Directions. Of the records that follow, copy only the lines from the line containing "return fuse([eye, pin, bar]" to the line containing "bpy.context.scene.collection.objects.link(empty)", both included, exactly as written.

Recorded data:

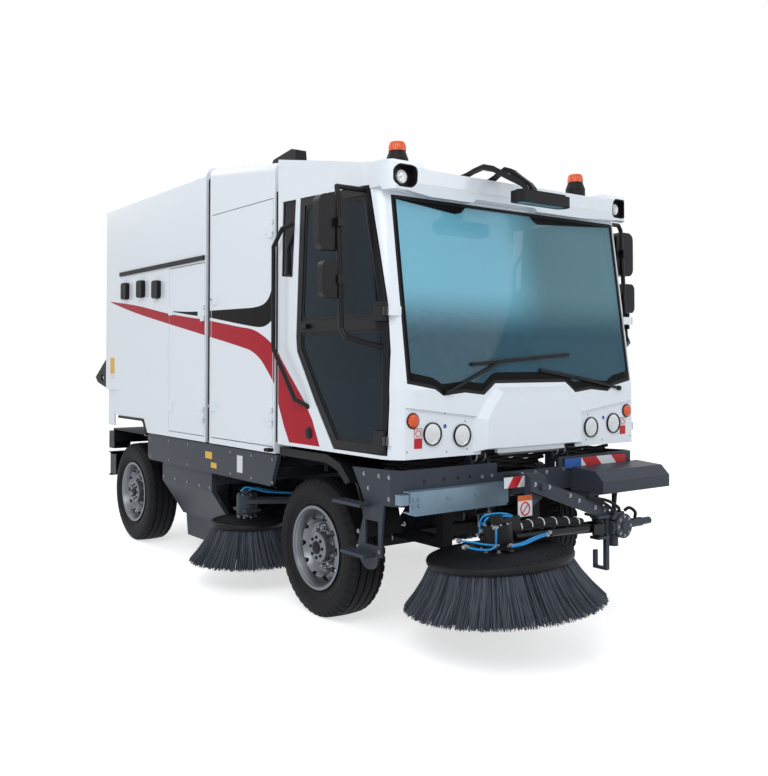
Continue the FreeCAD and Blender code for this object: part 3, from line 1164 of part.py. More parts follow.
def front_arm_upper():
    """Sloping plate, end post with the swing pin, the round actuator beyond it and the guard bow."""
    f = FRONT_ARM
    x, y1 = f["x"], f["y1"]
    x0, x1 = x - ARM_T / 2, x + ARM_T / 2
    pts = [(f["y0"] - 90, f["z0"] + 61), (f["y0"] - 93, f["z0"] - 15), (y1 - 104, YOKE_Z + 71),
           (y1 - 5, YOKE_Z + 71), (y1 - 5, YOKE_Z + 90), (y1 - 58, YOKE_Z + 145)]
    bar = prism_x(pts, x0, x1).cut(rod((x0 - 5, f["y0"], f["z0"]), (x1 + 5, f["y0"], f["z0"]), PIVOT_R))
    post = box(x0, x1, y1 - 18, y1 + 12, POST_Z, f["z1"] + 20)
    foot = box(x - 90, x + ARM_T / 2, y1 - 18, y1 + 12, POST_Z, POST_Z + 16)
    stay = box(x - 90, x - 74, y1 - 18, y1 + 12, POST_Z, POST_Z + 110)
    lugs = [box(x - 34, x + 34, POST_Y - 34, y1 - 10, z, z + 16) for z in (YOKE_Z - 71, YOKE_Z + 55)]
    pin = rod((x, POST_Y, YOKE_Z - 71), (x, POST_Y, YOKE_Z + 71), POST_R - RUN)
    y2 = y1 + 12
    xm, ym = x + 20, y2 + 98          # the motor sits a little forward, clear of the cover
    actuator = [rod((x, y2, 590), (x, ym, 590), 46), rod((x - 22, ym, 594), (x + 50, ym, 594), 76),
                rod((x + 50, ym, 594), (x + 58, ym, 594), 24),
                rod((xm, ym, 598), (xm, y2 + 300, 598), 28), rod((xm, y2 + 300, 598), (xm, y2 + 383, 598), 22),
                rod((x - 5, y2 + 60, 470), (x - 5, y2 + 60, 590), 30),
                box(x - 20, x + 40, y2, y2 + 110, 640, 682)]
    return fuse([bar, post, foot, stay, pin] + lugs + actuator)


write("front_arm_upper", front_arm_upper())


def front_arm_yoke():
    x = FRONT_ARM["x"]
    sleeve = rod((x, POST_Y, YOKE_Z - 49), (x, POST_Y, YOKE_Z + 49), 34)
    ears = [box(x - 52, x - 36, LIFT_Y - 24, POST_Y, YOKE_Z - 30, YOKE_Z + 30),
            box(x + 36, x + 52, LIFT_Y - 24, POST_Y, YOKE_Z - 30, YOKE_Z + 30)]
    web = box(x - 52, x + 52, POST_Y - 22, POST_Y, YOKE_Z - 30, YOKE_Z + 30)
    s = fuse([sleeve, web] + ears)
    s = s.cut(rod((x, POST_Y, YOKE_Z - 60), (x, POST_Y, YOKE_Z + 60), POST_R))
    return s.cut(rod((x - 60, LIFT_Y, YOKE_Z), (x + 60, LIFT_Y, YOKE_Z), LIFT_R))


write("front_arm_yoke", front_arm_yoke())
FB_SHAFT = FRONT_BRUSH["z_disc"] + 125.0           # top of the front brush's shaft


def tipped(shape):
    """Lean the head of the front brush to the right and rear about its disc's middle."""
    s = shape.copy()
    s.rotate(V(FRONT_BRUSH["x"], FRONT_BRUSH["y"], FRONT_BRUSH["z_disc"]), V(1, -1, 0), math.degrees(TIPPED))
    return s


def front_arm_lower():
    """Lift eye, arm with its hose bundle, and the brush head with motor and bracket."""
    x, b = FRONT_ARM["x"], FRONT_BRUSH
    eye = rod((x - 30, LIFT_Y, YOKE_Z), (x + 30, LIFT_Y, YOKE_Z), 24)
    pin = rod((x - 52, LIFT_Y, YOKE_Z), (x + 52, LIFT_Y, YOKE_Z), LIFT_R - RUN)
    bar = beam((x, LIFT_Y - 10, YOKE_Z), (b["x"], b["y"] + 60, FB_SHAFT), 50, 44)
    tubes = [pipe([(x - 20, LIFT_Y - 60, YOKE_Z + 40), (x - 10, LIFT_Y - 255, YOKE_Z + 62),
                   (x, LIFT_Y - 475, YOKE_Z + 78),
                   (x, b["y"] + 60, YOKE_Z + 72)], 26),
             rod((x + 45, LIFT_Y - 80, YOKE_Z + 15), (x + 40, b["y"] + 60, YOKE_Z + 30), 20)]
    z0 = b["z_disc"] + b["t"] + 12
    head = [rod((b["x"], b["y"], z0 + 6), (b["x"], b["y"], z0 + 128), 88),
            box(b["x"] - 60, b["x"] + 60, b["y"] - 20, b["y"] + 130, FB_SHAFT - 20, z0 + 158),
            box(b["x"] - 130, b["x"] + 130, b["y"] - 60, b["y"] + 40, z0, z0 + 18),
            rod((b["x"] + 20, b["y"] - 20, z0 + 118), (b["x"] + 20, b["y"] - 20, z0 + 180), 40)]
    hole = rod((b["x"], b["y"], b["z_disc"]), (b["x"], b["y"], FB_SHAFT + 5), SHAFT_R)
    return fuse([eye, pin, bar] + tubes).fuse(tipped(fuse(head))).cut(tipped(hole))


write("front_arm_lower", front_arm_lower())
write("front_brush", tipped(brush(FRONT_BRUSH, FB_SHAFT)))
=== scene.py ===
import json
import math
import random

import bmesh
import bpy
from mathutils import Matrix, Vector


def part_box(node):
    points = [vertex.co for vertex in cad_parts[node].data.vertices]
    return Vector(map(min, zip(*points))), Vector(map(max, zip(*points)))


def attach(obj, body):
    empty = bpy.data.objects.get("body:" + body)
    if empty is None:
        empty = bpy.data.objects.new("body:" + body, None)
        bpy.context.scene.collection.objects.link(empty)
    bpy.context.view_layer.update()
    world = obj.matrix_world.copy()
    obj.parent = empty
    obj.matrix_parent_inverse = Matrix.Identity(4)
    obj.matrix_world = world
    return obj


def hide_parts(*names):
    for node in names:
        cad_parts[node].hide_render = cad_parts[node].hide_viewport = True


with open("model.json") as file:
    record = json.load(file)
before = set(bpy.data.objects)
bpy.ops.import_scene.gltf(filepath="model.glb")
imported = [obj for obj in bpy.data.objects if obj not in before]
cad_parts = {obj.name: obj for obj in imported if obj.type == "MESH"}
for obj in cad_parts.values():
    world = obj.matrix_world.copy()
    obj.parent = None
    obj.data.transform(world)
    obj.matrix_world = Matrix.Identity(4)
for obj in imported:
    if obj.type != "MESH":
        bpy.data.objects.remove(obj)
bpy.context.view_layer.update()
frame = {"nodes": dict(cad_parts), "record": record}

SCENE = bpy.context.scene
SCENE.view_settings.view_transform = "Standard"
NODES = frame["nodes"]
X, Y, Z = Vector((1, 0, 0)), Vector((0, 1, 0)), Vector((0, 0, 1))
SIDES = (("right", -1), ("left", 1))


def centre(name):
    lo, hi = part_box(name)
    return (Vector(lo) + Vector(hi)) / 2


AXLE = centre("tyre_front_right").x          # front axle, the zero of the drawing's lengths
HALF = 1075.0                                # half the width over the panels, mm
FRONT_X, CORNER_R = 895.0, 145.0             # the cab's front face below the waist, and its upright corners
WAIST_Z, LEAN = 1450.0, 0.1355               # above the waist the front leans back by this share
REAR_AXLE = -2933.0
FILM = 0.0006                                # thickness of films and blank labels, m


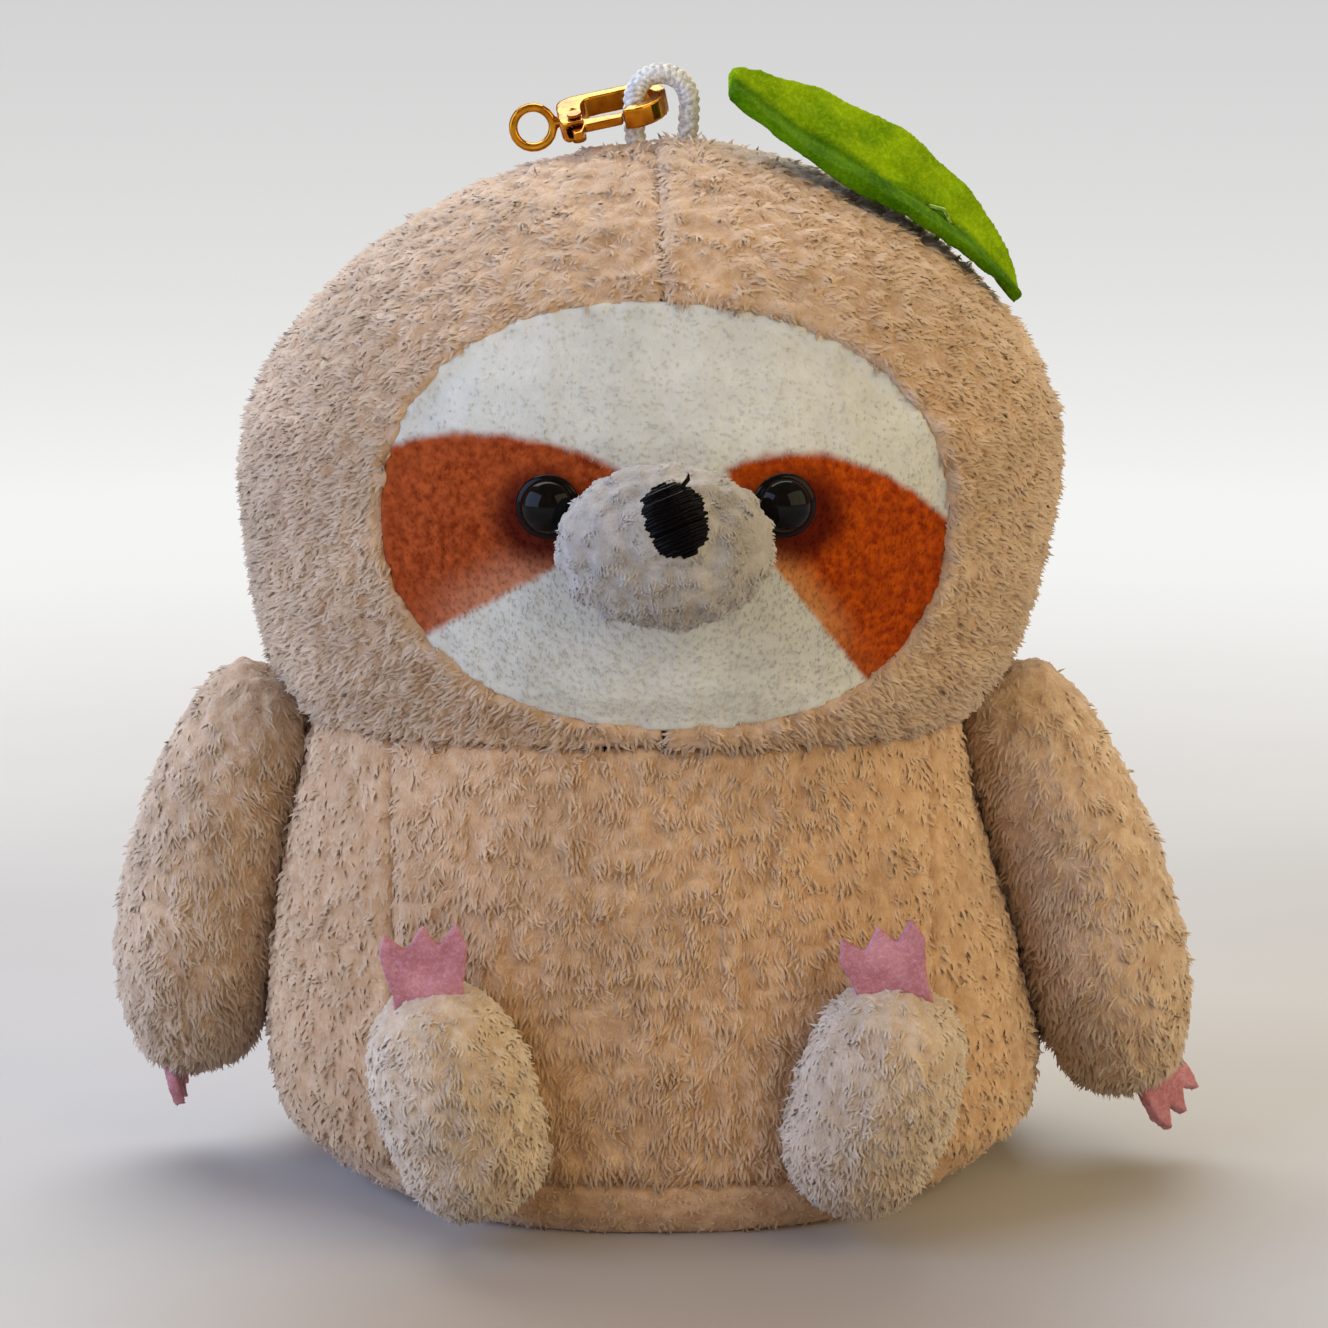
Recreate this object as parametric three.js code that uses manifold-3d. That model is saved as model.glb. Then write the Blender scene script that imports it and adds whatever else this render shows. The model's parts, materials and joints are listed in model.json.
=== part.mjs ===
// A small stuffed sloth of short plush that sits on a flat base and hangs by a cord loop
// and a swivel lobster clasp. Millimetres, +Z up, and the face looks along -Y.
// The origin is the middle of the flat base. Left and right are as seen from the front.
// The outlines run through the middle of the pile, so the loose fur stands about 1 mm proud.
import * as THREE from "three";
import { mergeVertices } from "three/addons/utils/BufferGeometryUtils.js";
import Module from "manifold-3d";

const wasm = await Module();
wasm.setup();

// Cloth and clearances
const GAP = 0.3; // between pieces that touch
const OVERRUN = 3; // how far a cutting shape runs past what it cuts
const WELD = 0.0001; // points closer than this are one point
const PLUSH = 1.5; // plush of the hood, body and limbs
const SHORT_PLUSH = 1.2; // short plush of the face and muzzle
const FELT = 1.1;
const THREAD = 0.5;

// Head
const NECK_HEIGHT = 42.5;
const HEAD_HEIGHT = 51.6;
const HEAD_WIDTH = 74.2;
const HEAD_DEPTH = 61;
const HEAD_OUTLINE_SHARES = [
  [0.815, 0],
  [0.862, 0.035],
  [0.918, 0.105],
  [0.952, 0.2],
  [0.986, 0.33],
  [1, 0.455],
  [0.972, 0.56],
  [0.888, 0.665],
  [0.74, 0.785],
  [0.53, 0.89],
  [0.26, 0.97],
  [0, 1],
];

// The toy sags to its left round the neck
const NECK_ASIDE = -2;
const UPRIGHT_HEIGHTS = [3, 36]; // the body starts to lean and has leant
const HEAD_UPRIGHT_POWER = 1.5; // how fast the head comes back over the base

// Face, let into the front of the hood
const FACE_WIDTH = 48.4;
const FACE_HEIGHT = 36.2;
const FACE_MIDDLE_SHARE = 0.393; // of the height of the head, as are the next two like it
const FACE_ASIDE = 0.2;
const FACE_LEAN_DEG = 4; // the right side hangs lower
const FACE_RECESS = 0.7;

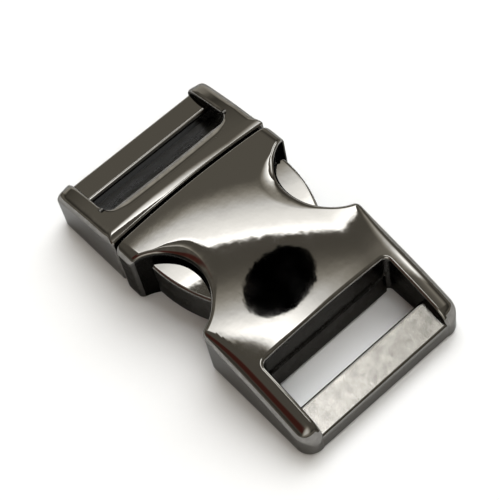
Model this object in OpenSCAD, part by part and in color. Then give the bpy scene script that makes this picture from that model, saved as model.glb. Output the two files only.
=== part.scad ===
// Arched metal side-release buckle for flat webbing and cord, shown fastened.
// X runs along the strap: the plug is at the low end, the socket at the high end.
// Y runs across the buckle and Z points up. The origin is on the ground under the middle.

/* [Overall] */
// Length over both ends
overall_length = 41.2; // [40.8:0.1:42]
// Width of the socket
body_width = 22; // [21.8:0.1:22.6]
// Width of the plug's frame
plug_width = 21.6; // [21.4:0.1:21.8]
// Height of the highest point above the ground
overall_height = 9; // [8.8:0.1:9.6]

/* [Arched top] */
// Radius of the arched top, seen from the side
arch_radius = 62; // [58:1:68]
// Place of the highest point along the length
arch_crest_x = -3; // [-4:0.5:-2]
// Radius of the top's slight crown, seen from the end
crown_radius = 80; // [70:1:120]
// Rounding of the long top edges
edge_radius = 1.5; // [1.2:0.1:1.6]

/* [Arched underside] */
// Height of the underside's hollow above the ground
underside_rise = 0.4; // [0.3:0.05:0.6]
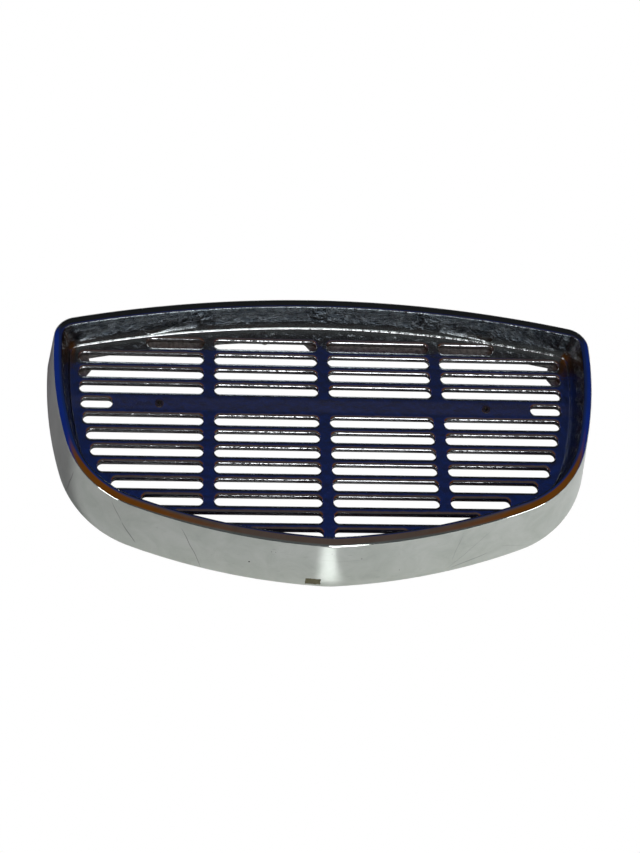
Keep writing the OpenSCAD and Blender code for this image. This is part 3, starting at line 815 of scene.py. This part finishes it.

Written answer.
    return fuse([eye, pin, bar] + tubes).fuse(tipped(fuse(head))).cut(tipped(hole))


write("front_arm_lower", front_arm_lower())
write("front_brush", tipped(brush(FRONT_BRUSH, FB_SHAFT)))
=== scene.py ===
import json
import math
import random

import bmesh
import bpy
from mathutils import Matrix, Vector


def part_box(node):
    points = [vertex.co for vertex in cad_parts[node].data.vertices]
    return Vector(map(min, zip(*points))), Vector(map(max, zip(*points)))


def attach(obj, body):
    empty = bpy.data.objects.get("body:" + body)
    if empty is None:
        empty = bpy.data.objects.new("body:" + body, None)
        bpy.context.scene.collection.objects.link(empty)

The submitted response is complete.